Изменить стиль страницы

— Старая дружба не ржавеет.

— Это точно, — кивали головами довольные угощением, дружеской беседой и очередным заказом мраморщики.

Жил Коненков в крохотной комнатке при студии. Туда вела низенькая дверца из тесной прихожей, где трудно было и двоим разойтись. В комнатке — малюсенькая печка, которую он ласково называл «пчелкой», обеденный стол, диван с высокой спинкой, к которой прибита полка. На ней красовались небольшие фигурки из дерева. Сидя на диване, в часы отдыха от основной работы, он вырезал их перочинным ножом. Тут же, отделенная пологом-холстом, стояла его кровать.

Бытовая обстановка, характер его жилья выдавали его тяготение, склонность к жизни, которой живет народ. Он не придумал себе этот крестьянский полог — таким было его представление о житейских удобствах.

И все же мастерская Коненкова в представлении многих москвичей — это прежде всего храм искусства.
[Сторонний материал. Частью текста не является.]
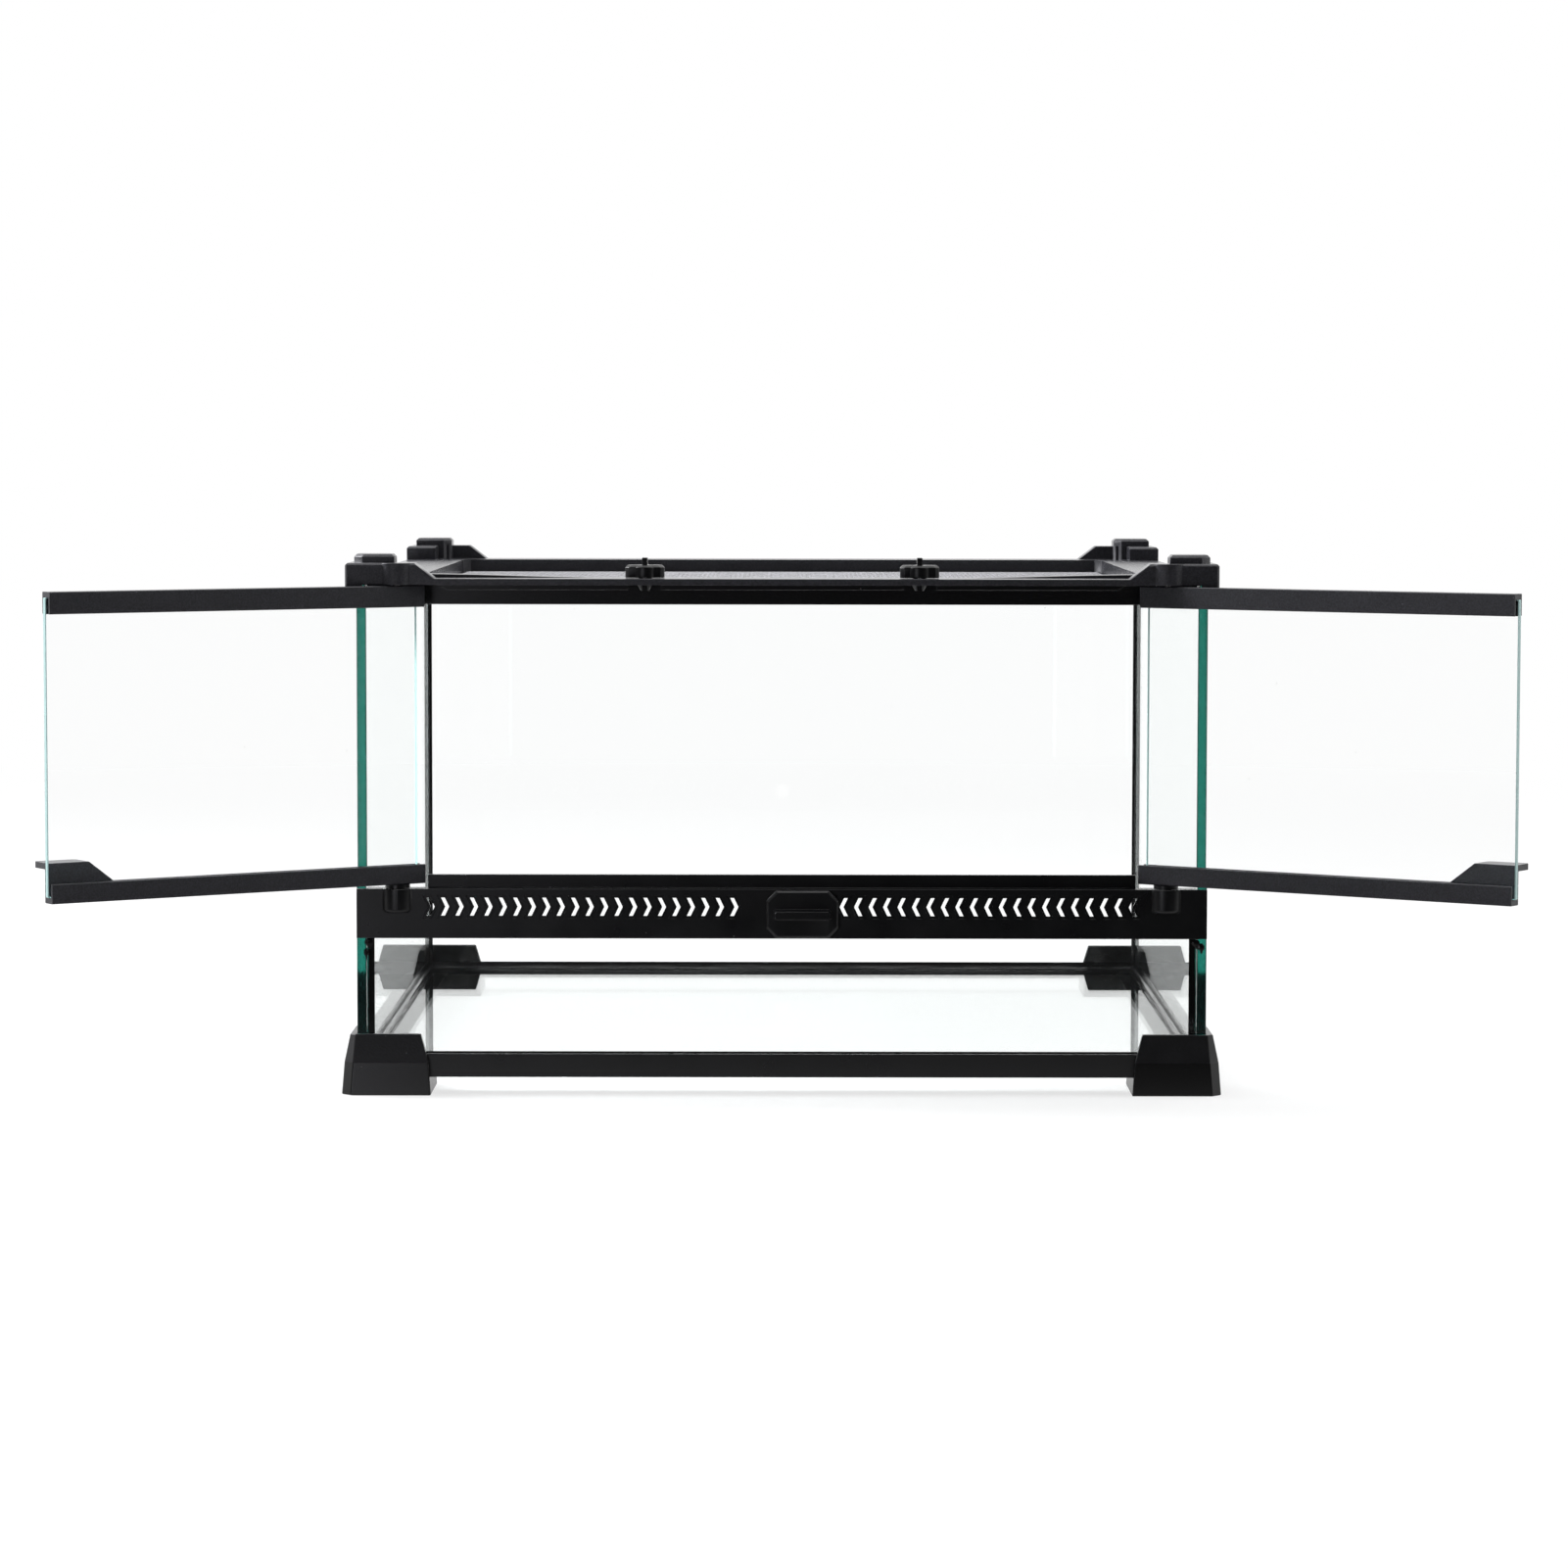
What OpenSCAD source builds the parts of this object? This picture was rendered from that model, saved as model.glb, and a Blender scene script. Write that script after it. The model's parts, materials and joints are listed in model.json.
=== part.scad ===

Статуи и бюсты вдоль стен, рояль. Вместо мебели — обработанные рукой художника пни и корневища. Несколько рабочих станков. На трех по крайней мере — обернутые мокрыми холщовыми тряпками оригиналы в глине. На самом видном месте, на большой, крепко сбитой поворачивающейся подставке, — в работе почти законченная «Девушка с поднятыми руками». В первичной обработке и шлифовке дерева ему помогает Иван Иванович Бедняков. Некогда их познакомила Голубкина. Бедняков много лет неразлучен с Коненковым.

Такой была обстановка, в которой сорокалетний, зрелый, окруженный почетом и вниманием художественной общественности и критики Коненков разворачивался во весь размах своих богатырских сил.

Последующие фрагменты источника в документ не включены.